The National Board of Review already has taken notice. A few days ago, the group of cineastes and movie scholars named Eastwood as 2009’s Best Director and Freeman as Best Actor. (He actually shares the honor with George Clooney from “Up in the Air,” which opens Dec. 18 in northeastern Ohio.)
Not surprisingly, consummate artist Freeman chooses the understated route to capture Mandela, getting all the South Africa leader’s posturing, ticks, pronunciations and facial peculiarities down pat. Meanwhile, good buddy Eastwood keeps filling the screen with large, memorable and often moving images of a country coming together because of a game.

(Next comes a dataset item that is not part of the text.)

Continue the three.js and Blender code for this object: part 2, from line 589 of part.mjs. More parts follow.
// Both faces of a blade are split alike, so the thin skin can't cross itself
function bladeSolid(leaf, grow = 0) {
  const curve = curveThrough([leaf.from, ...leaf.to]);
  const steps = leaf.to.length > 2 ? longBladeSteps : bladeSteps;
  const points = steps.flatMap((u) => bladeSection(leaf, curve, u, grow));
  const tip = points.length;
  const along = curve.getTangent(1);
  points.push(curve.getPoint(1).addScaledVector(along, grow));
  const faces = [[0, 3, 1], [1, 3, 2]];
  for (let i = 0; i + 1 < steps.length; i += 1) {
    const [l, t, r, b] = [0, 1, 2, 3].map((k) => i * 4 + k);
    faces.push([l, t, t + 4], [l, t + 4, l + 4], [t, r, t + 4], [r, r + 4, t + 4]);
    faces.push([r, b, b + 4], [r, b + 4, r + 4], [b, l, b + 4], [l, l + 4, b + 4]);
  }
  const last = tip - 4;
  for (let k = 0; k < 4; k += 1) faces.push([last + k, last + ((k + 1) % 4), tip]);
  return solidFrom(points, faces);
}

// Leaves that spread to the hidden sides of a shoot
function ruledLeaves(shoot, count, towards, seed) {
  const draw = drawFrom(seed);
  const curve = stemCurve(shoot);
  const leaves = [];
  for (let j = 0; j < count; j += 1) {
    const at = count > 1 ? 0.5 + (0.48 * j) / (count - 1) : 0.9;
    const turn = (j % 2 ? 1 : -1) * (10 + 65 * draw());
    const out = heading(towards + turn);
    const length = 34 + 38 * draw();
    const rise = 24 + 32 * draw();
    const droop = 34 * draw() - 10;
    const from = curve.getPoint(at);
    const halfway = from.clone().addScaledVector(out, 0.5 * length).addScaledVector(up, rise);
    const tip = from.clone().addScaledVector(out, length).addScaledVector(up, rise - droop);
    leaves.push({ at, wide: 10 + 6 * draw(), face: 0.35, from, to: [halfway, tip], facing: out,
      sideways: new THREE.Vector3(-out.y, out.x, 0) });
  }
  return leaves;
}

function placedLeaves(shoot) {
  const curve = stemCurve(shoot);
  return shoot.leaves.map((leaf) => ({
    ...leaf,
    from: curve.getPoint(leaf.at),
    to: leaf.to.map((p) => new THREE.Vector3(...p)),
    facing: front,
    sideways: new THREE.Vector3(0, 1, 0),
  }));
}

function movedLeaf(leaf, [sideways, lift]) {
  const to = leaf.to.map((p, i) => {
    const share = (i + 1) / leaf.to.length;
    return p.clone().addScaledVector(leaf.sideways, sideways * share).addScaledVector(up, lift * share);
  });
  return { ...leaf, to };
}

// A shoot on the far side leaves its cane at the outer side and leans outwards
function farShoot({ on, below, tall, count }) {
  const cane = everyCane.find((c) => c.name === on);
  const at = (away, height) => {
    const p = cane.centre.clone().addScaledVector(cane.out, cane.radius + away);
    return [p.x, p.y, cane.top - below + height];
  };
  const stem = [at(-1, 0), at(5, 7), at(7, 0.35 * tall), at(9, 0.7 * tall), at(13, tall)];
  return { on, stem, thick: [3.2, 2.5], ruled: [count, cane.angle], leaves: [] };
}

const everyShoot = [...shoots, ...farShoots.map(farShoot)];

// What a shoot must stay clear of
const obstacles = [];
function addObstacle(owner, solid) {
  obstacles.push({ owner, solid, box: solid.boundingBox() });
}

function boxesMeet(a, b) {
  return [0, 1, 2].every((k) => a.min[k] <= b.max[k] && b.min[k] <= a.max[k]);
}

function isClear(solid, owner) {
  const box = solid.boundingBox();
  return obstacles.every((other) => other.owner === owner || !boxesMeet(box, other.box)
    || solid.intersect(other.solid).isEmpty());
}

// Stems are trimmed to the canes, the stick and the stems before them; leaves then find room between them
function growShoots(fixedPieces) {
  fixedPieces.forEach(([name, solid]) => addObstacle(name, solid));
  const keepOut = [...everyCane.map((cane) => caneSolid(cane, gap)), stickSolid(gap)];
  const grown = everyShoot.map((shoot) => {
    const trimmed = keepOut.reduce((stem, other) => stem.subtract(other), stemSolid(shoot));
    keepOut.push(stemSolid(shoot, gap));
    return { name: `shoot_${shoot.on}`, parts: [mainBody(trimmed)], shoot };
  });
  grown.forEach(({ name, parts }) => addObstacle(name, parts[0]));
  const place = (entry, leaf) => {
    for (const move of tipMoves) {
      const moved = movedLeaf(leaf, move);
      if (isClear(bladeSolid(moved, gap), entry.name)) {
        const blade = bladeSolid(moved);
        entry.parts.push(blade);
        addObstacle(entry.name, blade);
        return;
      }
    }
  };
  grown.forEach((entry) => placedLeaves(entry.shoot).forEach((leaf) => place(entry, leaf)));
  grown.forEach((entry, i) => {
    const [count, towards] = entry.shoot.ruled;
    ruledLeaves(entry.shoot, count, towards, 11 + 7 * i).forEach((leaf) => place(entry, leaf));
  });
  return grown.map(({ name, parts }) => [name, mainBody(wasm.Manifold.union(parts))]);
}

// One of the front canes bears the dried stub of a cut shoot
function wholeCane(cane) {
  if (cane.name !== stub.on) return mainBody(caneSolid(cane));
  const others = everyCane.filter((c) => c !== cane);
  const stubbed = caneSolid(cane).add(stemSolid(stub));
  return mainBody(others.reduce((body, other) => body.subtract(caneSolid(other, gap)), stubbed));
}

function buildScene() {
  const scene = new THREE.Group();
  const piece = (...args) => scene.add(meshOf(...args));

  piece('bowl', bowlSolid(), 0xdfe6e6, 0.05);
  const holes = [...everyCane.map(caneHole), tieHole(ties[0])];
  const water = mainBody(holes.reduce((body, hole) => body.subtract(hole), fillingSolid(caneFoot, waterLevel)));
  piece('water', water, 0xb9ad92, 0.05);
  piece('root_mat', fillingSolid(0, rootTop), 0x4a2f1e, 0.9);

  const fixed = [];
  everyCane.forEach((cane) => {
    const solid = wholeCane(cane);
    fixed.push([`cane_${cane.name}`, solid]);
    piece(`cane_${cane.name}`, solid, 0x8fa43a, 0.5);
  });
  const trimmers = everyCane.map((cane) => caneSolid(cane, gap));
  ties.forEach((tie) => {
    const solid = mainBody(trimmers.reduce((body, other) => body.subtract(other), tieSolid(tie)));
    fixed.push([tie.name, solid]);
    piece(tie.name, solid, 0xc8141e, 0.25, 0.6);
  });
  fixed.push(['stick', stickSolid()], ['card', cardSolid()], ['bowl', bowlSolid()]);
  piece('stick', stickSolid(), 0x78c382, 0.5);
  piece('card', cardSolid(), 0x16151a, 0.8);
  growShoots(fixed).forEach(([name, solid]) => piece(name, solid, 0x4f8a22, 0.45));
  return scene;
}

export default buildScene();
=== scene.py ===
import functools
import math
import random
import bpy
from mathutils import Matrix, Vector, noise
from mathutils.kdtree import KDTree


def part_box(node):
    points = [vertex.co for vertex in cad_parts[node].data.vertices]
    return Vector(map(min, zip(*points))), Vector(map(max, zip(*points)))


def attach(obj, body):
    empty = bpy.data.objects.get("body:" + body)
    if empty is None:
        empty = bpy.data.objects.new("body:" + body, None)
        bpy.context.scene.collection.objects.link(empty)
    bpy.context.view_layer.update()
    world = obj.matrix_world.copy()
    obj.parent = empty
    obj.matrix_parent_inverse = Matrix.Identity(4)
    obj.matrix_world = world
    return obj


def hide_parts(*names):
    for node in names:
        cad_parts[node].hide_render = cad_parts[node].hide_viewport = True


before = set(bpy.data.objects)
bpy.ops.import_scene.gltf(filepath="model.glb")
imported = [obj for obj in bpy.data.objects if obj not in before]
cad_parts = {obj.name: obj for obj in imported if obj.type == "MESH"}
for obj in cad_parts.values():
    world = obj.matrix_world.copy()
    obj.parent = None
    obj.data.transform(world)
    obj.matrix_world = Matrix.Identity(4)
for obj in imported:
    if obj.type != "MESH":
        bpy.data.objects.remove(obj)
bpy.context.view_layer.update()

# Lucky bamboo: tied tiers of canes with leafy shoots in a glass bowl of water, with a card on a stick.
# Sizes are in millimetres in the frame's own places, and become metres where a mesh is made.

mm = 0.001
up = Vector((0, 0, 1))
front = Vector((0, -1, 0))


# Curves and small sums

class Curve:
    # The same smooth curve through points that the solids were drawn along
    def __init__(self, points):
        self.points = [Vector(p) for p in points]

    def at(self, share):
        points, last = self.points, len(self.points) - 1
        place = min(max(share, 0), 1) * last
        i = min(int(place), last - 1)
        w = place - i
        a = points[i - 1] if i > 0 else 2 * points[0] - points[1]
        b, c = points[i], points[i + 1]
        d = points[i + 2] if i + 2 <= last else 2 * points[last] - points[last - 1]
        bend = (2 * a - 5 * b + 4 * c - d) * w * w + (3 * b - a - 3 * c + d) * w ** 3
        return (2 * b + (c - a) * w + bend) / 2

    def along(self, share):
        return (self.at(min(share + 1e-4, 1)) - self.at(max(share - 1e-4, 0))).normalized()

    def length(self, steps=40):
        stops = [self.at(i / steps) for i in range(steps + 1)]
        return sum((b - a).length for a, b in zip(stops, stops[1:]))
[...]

That would be the manly sport of rugby, an activity mostly unknown to Americans, but one which helped unify South Africa shortly after Mandela’s 1994 ballot victory, the first fully democratic election in the country’s bitter history.
After his election, though, his mostly black and partisan supporters wanted to disband the country’s disappointing rugby team, called the Springboks, because they thought it presented far too many years of extreme prejudice and apartheid government.
Mandela, however, saw an opportunity to rally the country by backing a hard-fighting squad with an unlikely chance to make some noise in the 1995 World Cup tournament. To do it, he appealed to the players, particularly popular team captain Francois Pienaar, who practically lifted his teammates on his broad shoulders during one long and wildly amazing run.
Despite 27 years in prison primarily because of his skin color, Mandela often spoke of his “rainbow nation,” using words such as “reconciliation” and “forgiveness” to build it. He saw a friend and comrade in Pienaar, himself an Afrikaner who, like the bulked-up Matt Damon playing him, is more than equal to the politically essential challenge.
Even though its message, as well as the 1875 William Ernest Henley poem from which it gets its title, always will soar higher than the movie actually does, “Invictus” easily finds a place among the year’s best films. Thus, it appears Eastwood and Freeman have collaborated extremely well — again — in a crowd-pleaser that’s undoubtedly capable of instigating a surge in rugby matches around the planet. It certainly couldn’t hurt if a few more world leaders — and any average person, really — started taking a cue from Mandela’s all-embracing vision, either.